Stated exercise: Search the material for the word "handed" and report each line where it turns up.

##### The input

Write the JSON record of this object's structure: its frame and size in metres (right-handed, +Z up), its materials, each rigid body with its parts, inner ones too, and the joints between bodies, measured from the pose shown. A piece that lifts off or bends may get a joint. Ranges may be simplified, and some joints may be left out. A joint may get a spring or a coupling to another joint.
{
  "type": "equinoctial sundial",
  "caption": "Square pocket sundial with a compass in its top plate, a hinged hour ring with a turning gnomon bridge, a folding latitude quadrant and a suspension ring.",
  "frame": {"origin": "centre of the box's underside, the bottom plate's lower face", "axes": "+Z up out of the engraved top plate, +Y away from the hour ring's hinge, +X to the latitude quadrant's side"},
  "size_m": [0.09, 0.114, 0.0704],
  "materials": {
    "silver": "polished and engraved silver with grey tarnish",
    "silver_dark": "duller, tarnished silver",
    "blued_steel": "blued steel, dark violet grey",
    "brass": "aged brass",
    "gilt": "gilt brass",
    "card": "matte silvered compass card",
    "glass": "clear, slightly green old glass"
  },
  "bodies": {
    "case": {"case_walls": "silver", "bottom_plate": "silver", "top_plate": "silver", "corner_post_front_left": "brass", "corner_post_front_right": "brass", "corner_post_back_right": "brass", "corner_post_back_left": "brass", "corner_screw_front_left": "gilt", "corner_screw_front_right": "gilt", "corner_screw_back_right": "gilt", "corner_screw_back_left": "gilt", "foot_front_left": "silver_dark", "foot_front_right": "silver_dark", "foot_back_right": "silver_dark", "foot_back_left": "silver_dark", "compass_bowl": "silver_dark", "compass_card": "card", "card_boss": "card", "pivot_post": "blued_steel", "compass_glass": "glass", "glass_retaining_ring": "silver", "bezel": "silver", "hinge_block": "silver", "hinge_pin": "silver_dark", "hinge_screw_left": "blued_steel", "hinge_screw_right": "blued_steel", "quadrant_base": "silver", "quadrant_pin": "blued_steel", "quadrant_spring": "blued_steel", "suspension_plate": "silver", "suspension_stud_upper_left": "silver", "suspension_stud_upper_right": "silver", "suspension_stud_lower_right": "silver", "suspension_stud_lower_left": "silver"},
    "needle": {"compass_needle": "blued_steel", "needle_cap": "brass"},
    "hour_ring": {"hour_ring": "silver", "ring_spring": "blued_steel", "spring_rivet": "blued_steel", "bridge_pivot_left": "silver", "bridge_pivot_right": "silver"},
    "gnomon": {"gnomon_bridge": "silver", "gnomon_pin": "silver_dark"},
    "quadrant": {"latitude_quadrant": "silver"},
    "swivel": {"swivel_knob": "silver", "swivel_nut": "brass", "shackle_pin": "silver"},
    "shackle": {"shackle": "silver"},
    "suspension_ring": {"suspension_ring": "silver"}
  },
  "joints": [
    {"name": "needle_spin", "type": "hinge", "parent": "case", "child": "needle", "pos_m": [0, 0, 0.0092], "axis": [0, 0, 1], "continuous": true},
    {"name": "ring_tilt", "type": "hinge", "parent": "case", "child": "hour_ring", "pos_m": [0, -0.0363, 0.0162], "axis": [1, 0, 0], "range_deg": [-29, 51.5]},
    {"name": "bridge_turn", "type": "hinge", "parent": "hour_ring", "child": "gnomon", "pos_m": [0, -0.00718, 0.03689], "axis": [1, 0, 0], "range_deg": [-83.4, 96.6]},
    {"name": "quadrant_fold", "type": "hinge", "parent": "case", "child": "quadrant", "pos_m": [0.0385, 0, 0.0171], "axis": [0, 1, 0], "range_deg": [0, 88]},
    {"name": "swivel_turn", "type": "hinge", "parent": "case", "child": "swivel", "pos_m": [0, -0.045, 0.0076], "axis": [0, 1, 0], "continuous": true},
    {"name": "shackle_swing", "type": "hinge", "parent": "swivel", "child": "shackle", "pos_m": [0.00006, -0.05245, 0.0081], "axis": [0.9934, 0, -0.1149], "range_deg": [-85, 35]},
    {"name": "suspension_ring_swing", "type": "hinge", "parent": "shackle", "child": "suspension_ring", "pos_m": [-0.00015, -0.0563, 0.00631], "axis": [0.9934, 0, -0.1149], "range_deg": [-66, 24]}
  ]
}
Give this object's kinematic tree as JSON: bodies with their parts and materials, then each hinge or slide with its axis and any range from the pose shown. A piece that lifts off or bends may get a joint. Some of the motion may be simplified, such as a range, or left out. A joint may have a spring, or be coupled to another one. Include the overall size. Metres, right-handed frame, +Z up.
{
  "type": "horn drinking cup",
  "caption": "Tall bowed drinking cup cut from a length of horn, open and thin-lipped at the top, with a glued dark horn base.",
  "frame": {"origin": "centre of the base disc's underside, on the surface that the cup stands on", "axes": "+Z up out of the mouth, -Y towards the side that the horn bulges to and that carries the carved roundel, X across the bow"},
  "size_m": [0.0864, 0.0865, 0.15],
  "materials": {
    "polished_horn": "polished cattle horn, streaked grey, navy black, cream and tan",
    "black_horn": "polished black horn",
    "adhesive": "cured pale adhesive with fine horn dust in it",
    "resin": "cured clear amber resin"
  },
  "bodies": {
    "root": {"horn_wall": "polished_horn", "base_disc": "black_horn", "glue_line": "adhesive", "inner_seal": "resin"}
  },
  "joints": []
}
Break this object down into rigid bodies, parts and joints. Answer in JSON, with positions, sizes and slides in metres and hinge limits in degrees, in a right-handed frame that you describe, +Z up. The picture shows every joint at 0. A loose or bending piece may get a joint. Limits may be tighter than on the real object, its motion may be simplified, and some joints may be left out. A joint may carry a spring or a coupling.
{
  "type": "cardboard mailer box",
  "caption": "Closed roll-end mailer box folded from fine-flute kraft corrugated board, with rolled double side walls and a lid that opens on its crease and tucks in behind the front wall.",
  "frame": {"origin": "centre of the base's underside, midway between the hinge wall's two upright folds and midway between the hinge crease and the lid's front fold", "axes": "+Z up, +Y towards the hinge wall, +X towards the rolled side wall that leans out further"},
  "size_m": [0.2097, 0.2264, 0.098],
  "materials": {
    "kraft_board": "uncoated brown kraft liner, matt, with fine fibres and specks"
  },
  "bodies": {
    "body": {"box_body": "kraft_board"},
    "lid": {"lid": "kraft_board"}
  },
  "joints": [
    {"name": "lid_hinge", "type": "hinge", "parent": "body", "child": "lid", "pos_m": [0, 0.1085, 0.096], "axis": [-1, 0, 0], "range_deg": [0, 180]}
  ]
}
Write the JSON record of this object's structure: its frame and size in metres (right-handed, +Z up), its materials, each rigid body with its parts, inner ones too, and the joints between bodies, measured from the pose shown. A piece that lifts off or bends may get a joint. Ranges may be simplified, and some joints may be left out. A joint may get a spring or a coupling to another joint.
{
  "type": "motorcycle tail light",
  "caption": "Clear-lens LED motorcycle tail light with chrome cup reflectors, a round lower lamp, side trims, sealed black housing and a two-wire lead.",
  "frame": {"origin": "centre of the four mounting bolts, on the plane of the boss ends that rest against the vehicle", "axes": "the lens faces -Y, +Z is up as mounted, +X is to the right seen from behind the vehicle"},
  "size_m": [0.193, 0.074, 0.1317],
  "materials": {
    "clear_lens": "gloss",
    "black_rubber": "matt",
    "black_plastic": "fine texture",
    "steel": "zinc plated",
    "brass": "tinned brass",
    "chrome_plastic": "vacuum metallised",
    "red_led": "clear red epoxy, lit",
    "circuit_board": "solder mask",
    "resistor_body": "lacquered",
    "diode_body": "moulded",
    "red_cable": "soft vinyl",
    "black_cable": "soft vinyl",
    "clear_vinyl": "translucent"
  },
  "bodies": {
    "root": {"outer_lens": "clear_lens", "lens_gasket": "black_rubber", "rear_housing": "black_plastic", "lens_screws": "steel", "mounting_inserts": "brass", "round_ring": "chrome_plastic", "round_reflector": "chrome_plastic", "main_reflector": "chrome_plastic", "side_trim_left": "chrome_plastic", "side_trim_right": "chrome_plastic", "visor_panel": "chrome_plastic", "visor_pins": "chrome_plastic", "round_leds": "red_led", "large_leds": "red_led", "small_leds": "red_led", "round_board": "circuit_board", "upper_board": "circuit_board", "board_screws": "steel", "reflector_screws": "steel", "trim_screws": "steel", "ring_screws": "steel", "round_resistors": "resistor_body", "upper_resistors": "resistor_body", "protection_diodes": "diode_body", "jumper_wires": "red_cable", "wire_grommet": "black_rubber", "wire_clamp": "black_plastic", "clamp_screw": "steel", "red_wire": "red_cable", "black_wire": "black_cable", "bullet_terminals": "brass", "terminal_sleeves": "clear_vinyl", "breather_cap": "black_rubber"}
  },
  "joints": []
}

##########

Final result:
Write the JSON record of this object's structure: its frame and size in metres (right-handed, +Z up), its materials, each rigid body with its parts, inner ones too, and the joints between bodies, measured from the pose shown. A piece that lifts off or bends may get a joint. Ranges may be simplified, and some joints may be left out. A joint may get a spring or a coupling to another joint.
Give this object's kinematic tree as JSON: bodies with their parts and materials, then each hinge or slide with its axis and any range from the pose shown. A piece that lifts off or bends may get a joint. Some of the motion may be simplified, such as a range, or left out. A joint may have a spring, or be coupled to another one. Include the overall size. Metres, right-handed frame, +Z up.
Break this object down into rigid bodies, parts and joints. Answer in JSON, with positions, sizes and slides in metres and hinge limits in degrees, in a right-handed frame that you describe, +Z up. The picture shows every joint at 0. A loose or bending piece may get a joint. Limits may be tighter than on the real object, its motion may be simplified, and some joints may be left out. A joint may carry a spring or a coupling.
Write the JSON record of this object's structure: its frame and size in metres (right-handed, +Z up), its materials, each rigid body with its parts, inner ones too, and the joints between bodies, measured from the pose shown. A piece that lifts off or bends may get a joint. Ranges may be simplified, and some joints may be left out. A joint may get a spring or a coupling to another joint.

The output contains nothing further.